Ibnu ‘Araby kembali ke Andalusia untuk terakhir kali pada 1198, ketika hadir dalam pemakaman Ibnu Rusyd. Lalu ia berkelana ke Marakesh, Tripoli, Tunisia, Mesir, dan Makkah. Ia tiba di Makkah pada 1202 dan bertemu dengan Abu Syuja’ al-Imam al-Muwakkil, tokoh dan ilmuwan Makkah. Abu Syuja’ memiliki putri cantik bernama Nizam, yang kemudian menjadi inspirator Ibnu ‘Araby hingga lahir kitabnya Turjuman al-Aswaq. Karya itu diakuinya secara lahiriah sebagai untaian puisi cintanya pada gadis rupawan itu, tetapi sebenarnya merupakan ungkapan cintanya pada sang Pencipta.
Ibnu’Arabi sibuk dalam penulisan selama dua tahun di Makkah. Lahir karya-karyanya: Misykatul Anwar, Hilyatul Abdal, Ruhul Quds, dan Tajul Rasail. Ia lalu melanjutkan pengembaraannya hingga terakhir kali berdiam dan menetap di Damaskus. Di kota ini, penguasa Damaskus Al-Malik al-Adl menawarinya tinggal di istana. Di sinilah Ibnu ‘Araby merampungkan karya paling monumentalnya, yakni Al-Futuhatul Makkiyyah, yang diakuinya sebagai hasil pendidikan langsung dari Tuhan. Penulisan kitab itu berawal dari peristiwa saat ia bertawaf di Ka’bah, dimana ia bertemu dengan pemuda misterius yang memberinya pengetahuan tentang makna isoterik al-Qur’an. Ia juga merampungkan kitab Fushusul Hikam sebagai ikhtisar ajaran-ajarannya, selain kitab puisinya Ad-Diwan al-Akbar.
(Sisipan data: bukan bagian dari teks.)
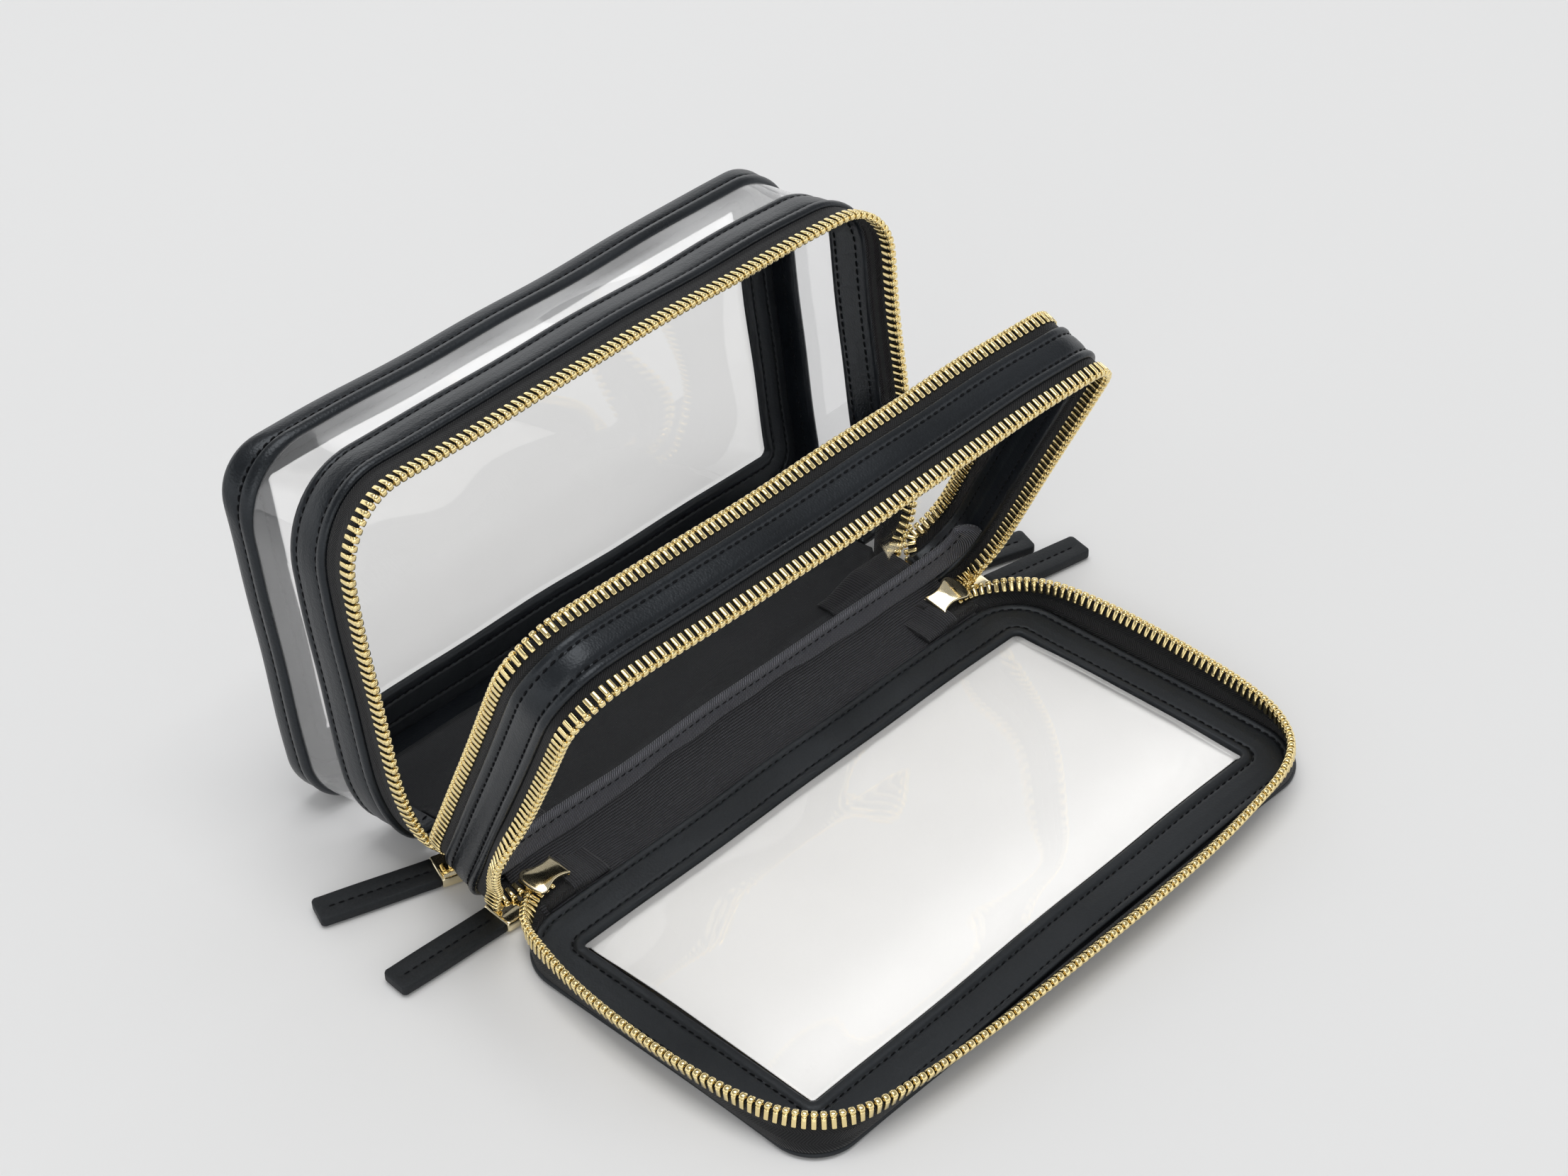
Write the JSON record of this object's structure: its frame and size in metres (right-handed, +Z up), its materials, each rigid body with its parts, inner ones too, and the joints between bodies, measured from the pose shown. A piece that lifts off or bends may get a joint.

Ia telah menghasilkan karya yang sangat banyak. Ada yang menyebut 400 kitab sudah ditulisnya semasa hidupnya. Dalam catatan sejarah pemikiran umat Islam, Ibnu ‘Arabi merupakan tokoh yang memberi konstribusi besar terhadap tradisi intelektual secara tertulis. Ia telah menghasilkan ratusan karya yang mempunyai nilai sastra, intelektual dan spiritual yang tidak ternilai harganya pada separuh akhir hidupnya.
Gagasan utama sufi besar ini adalah doktrinnya tentang Wihdatul al-Wujud (kesatuan wujud, kesatuan eksistensi) dan Al-Insan al-Kamil (manusia paripurna) atau Hakikat Muhammadiyyah. Melalui doktrin Wihdatul al-Wujudnya dia menegaskan bahwa Tuhanlah satu-satunya eksistensi yang riil. Segala hal dalam ruang semesta adalah kenihilan belaka. Lenyap. Tuhan adalah realitas dalam segala yang wujud. Doktrin Wihdatul al-Wujud inilah salah satu yang memicu kontroversial tentang dirinya. Dengannya, sang sufi legendaris ini telah menyenandungkan cintanya kepada Tuhan dengan cara yang sangat “luar biasa” begitu rupa. Simak salah satu syairnya ini:
فيحمدنى وأحمده ويعبدنى واعبده
Dia memujiku, aku memuji-Nya Dia mengabdi padaku, aku mengabdi pada-Nya
Atas segala pencapaiannya ini, pengagumnya menjulukinya Syeikh al-Akbar.
Ibnu ‘Araby wafat di Damaskus pada 16 November 1240 M atau 28 Rabiul Tsani 638 H dalam usia 76 tahun.
Ibnu ‘Araby wafat di Damaskus pada 16 November 1240 M atau 28 Rabiul Tsani 638 H dalam usia 76 tahun.